### Record extracts:

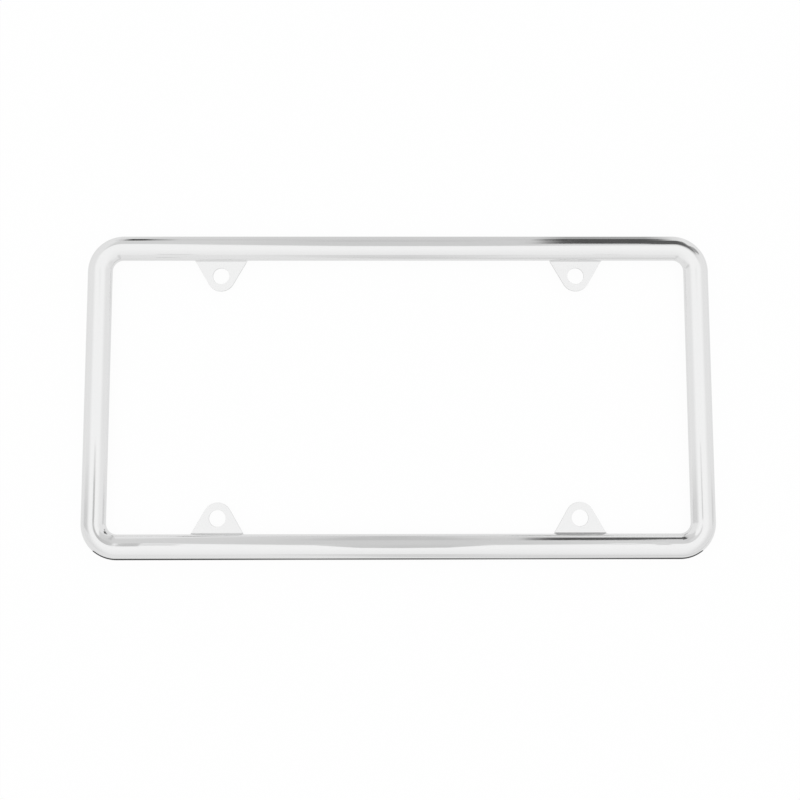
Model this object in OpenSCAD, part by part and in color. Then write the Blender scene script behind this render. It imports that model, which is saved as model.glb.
--
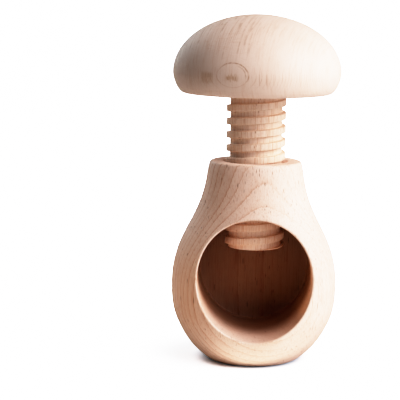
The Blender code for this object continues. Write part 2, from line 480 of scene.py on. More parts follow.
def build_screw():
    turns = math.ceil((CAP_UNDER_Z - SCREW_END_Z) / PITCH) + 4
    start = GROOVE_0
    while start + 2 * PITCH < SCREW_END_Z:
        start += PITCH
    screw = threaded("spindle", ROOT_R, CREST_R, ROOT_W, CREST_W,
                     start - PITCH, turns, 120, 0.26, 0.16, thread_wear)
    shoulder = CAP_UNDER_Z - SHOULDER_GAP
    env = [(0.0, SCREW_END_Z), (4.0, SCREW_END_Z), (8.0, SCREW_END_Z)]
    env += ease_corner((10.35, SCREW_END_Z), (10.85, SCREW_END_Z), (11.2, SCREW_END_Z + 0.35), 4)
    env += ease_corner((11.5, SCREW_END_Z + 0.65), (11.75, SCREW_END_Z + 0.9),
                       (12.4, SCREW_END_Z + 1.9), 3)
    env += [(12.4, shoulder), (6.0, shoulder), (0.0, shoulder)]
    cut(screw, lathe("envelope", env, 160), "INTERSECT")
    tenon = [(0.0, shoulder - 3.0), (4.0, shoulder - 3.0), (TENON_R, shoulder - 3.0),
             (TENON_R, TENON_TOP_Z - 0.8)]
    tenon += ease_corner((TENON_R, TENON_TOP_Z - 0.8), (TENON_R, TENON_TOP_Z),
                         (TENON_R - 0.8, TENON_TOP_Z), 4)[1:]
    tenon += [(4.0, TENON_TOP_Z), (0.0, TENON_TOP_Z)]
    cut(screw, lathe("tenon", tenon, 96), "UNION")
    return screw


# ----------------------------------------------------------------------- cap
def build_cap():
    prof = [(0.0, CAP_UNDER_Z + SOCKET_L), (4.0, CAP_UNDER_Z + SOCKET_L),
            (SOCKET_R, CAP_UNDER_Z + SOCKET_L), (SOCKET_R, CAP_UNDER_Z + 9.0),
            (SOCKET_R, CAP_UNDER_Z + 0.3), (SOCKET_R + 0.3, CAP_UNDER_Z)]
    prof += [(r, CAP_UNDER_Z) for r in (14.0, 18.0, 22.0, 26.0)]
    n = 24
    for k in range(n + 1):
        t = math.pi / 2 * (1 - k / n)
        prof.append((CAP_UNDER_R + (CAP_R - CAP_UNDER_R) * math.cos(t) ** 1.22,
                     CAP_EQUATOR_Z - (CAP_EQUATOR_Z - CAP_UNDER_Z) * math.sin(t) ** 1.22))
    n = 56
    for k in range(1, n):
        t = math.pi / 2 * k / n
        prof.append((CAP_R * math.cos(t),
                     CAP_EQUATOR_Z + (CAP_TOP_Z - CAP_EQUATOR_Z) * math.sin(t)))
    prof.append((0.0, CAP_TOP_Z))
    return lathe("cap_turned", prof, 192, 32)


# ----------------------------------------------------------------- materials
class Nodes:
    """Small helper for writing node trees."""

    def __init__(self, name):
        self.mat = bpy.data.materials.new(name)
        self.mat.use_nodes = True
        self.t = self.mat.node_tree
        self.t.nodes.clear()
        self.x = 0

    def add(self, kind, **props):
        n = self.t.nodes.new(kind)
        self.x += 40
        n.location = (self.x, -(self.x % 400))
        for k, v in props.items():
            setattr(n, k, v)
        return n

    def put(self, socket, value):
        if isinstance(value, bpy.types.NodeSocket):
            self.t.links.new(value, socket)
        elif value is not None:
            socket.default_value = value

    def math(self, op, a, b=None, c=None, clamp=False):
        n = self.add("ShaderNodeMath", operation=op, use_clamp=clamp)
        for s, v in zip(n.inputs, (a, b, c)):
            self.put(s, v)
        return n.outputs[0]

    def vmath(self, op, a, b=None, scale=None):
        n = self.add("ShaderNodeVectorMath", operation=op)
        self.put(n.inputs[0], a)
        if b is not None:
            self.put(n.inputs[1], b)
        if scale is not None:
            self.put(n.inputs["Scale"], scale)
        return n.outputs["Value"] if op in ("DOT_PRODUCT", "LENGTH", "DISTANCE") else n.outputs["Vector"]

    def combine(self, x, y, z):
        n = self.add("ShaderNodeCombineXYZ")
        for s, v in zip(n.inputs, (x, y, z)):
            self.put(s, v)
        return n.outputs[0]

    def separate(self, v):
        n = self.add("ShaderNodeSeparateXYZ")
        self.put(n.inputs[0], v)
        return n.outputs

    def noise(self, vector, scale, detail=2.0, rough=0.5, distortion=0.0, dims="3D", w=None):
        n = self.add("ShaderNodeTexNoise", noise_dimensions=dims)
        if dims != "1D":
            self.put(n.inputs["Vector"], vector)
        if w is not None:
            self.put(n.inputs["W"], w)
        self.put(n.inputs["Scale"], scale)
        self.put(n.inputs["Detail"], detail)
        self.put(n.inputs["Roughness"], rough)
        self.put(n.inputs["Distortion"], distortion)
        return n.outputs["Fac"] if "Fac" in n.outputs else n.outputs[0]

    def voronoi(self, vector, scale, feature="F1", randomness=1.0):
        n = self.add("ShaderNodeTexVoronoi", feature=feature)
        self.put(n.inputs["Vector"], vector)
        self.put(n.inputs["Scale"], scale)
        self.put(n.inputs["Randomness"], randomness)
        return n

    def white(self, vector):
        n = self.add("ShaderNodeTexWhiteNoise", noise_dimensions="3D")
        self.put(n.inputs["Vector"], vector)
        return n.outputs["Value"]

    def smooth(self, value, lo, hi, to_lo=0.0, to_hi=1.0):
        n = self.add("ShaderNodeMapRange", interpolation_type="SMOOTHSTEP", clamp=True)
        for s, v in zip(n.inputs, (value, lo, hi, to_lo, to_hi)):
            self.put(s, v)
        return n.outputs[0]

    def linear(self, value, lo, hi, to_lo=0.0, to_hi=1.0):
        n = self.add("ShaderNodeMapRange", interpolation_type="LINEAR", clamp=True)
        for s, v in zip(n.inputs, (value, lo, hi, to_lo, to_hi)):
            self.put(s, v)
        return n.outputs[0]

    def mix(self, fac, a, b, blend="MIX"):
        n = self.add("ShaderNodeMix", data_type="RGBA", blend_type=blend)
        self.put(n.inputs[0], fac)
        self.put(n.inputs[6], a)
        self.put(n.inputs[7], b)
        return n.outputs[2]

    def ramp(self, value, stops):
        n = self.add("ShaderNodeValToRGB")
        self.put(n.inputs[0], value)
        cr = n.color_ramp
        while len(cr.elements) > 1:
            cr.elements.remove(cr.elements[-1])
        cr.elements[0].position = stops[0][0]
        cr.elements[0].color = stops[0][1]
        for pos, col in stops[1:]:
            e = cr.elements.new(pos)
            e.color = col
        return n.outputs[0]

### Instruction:
The line containing "The Blender code" opens the part, and the line containing "return screw" closes it. Output that part exactly, with both, and only that.

### Final answer:
The Blender code for this object continues. Write part 2, from line 480 of scene.py on. More parts follow.
def build_screw():
    turns = math.ceil((CAP_UNDER_Z - SCREW_END_Z) / PITCH) + 4
    start = GROOVE_0
    while start + 2 * PITCH < SCREW_END_Z:
        start += PITCH
    screw = threaded("spindle", ROOT_R, CREST_R, ROOT_W, CREST_W,
                     start - PITCH, turns, 120, 0.26, 0.16, thread_wear)
    shoulder = CAP_UNDER_Z - SHOULDER_GAP
    env = [(0.0, SCREW_END_Z), (4.0, SCREW_END_Z), (8.0, SCREW_END_Z)]
    env += ease_corner((10.35, SCREW_END_Z), (10.85, SCREW_END_Z), (11.2, SCREW_END_Z + 0.35), 4)
    env += ease_corner((11.5, SCREW_END_Z + 0.65), (11.75, SCREW_END_Z + 0.9),
                       (12.4, SCREW_END_Z + 1.9), 3)
    env += [(12.4, shoulder), (6.0, shoulder), (0.0, shoulder)]
    cut(screw, lathe("envelope", env, 160), "INTERSECT")
    tenon = [(0.0, shoulder - 3.0), (4.0, shoulder - 3.0), (TENON_R, shoulder - 3.0),
             (TENON_R, TENON_TOP_Z - 0.8)]
    tenon += ease_corner((TENON_R, TENON_TOP_Z - 0.8), (TENON_R, TENON_TOP_Z),
                         (TENON_R - 0.8, TENON_TOP_Z), 4)[1:]
    tenon += [(4.0, TENON_TOP_Z), (0.0, TENON_TOP_Z)]
    cut(screw, lathe("tenon", tenon, 96), "UNION")
    return screw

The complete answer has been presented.